Abidjan Plateau, the Façade in all its glory. Picture taken from behind the open air theatre at Treichville, accross the lagoon. The structure in front is the roof of that theatre.
The pretty façade of Abidjan – that is the picture the current government would like you to retain. This is relatively easy when you get your visa electronically through a company run by one of the president’s business friends, get whisked around the town in a luxury car – I have seen stretch limousines cruise here, the ultimate sign of decadence and stupendous self-indulgence – and sleep in one of the luxury hotels dotted around town.
The leading clan loves its glitz and its glamour. Last March, the Children for Africa Gala Dinner (for the charity of the same name run by Côte d’Ivoire’s First Lady) and the African CEO Forum were star-studded events with celebrities, high profile politicians, captains of industry, diplomats – all present in numbers. A few dead people on the beach, as occurred on March 13, will not change the mood: Chinese, Turkish and increasingly also American and British businesspeople are joining the Ivorians, the French and the Lebanese already there. They all share Abidjan’s absolute obsession with making money. But the powder kegs are there for all to see, of one bothers to look: the deprivation, the corruption, the failed (and some would argue not even attempted) national reconciliation, the failure to punish the criminals on the winning side for crimes committed during the 2010-2011 conflict, the blatant inequality. That façade can easily be smashed up again if these things are not addressed instead of being swept under a thick red carpet for the happy few.

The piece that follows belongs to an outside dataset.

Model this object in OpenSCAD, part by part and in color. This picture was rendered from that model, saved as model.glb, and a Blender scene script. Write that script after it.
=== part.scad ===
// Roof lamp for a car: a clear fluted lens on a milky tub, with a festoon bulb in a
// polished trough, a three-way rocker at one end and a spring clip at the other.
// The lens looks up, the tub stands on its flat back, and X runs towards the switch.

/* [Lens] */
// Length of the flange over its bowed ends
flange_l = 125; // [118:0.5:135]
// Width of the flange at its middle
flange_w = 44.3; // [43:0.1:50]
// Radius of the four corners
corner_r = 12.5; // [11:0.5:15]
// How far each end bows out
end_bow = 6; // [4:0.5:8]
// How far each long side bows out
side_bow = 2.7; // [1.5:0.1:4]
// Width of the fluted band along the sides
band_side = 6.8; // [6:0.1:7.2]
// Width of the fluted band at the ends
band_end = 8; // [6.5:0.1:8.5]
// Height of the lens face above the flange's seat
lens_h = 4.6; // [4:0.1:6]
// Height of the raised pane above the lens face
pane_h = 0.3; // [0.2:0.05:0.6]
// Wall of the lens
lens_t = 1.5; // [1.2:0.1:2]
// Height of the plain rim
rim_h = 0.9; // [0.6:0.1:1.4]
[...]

There are many mad guys with giant clubs. There are at least two politicians (one in a jail in The Hague; another in Yamoussoukro and one step away from the presidency) with proven track records of turning random men with clubs into militias, decked out with better kit and something resembling an ideology. Sweeping mad men with clubs up from one place and dumping them in another, as current government policy seems to be, does not make them go away. In all likelihood, they get ever madder. And get bigger clubs.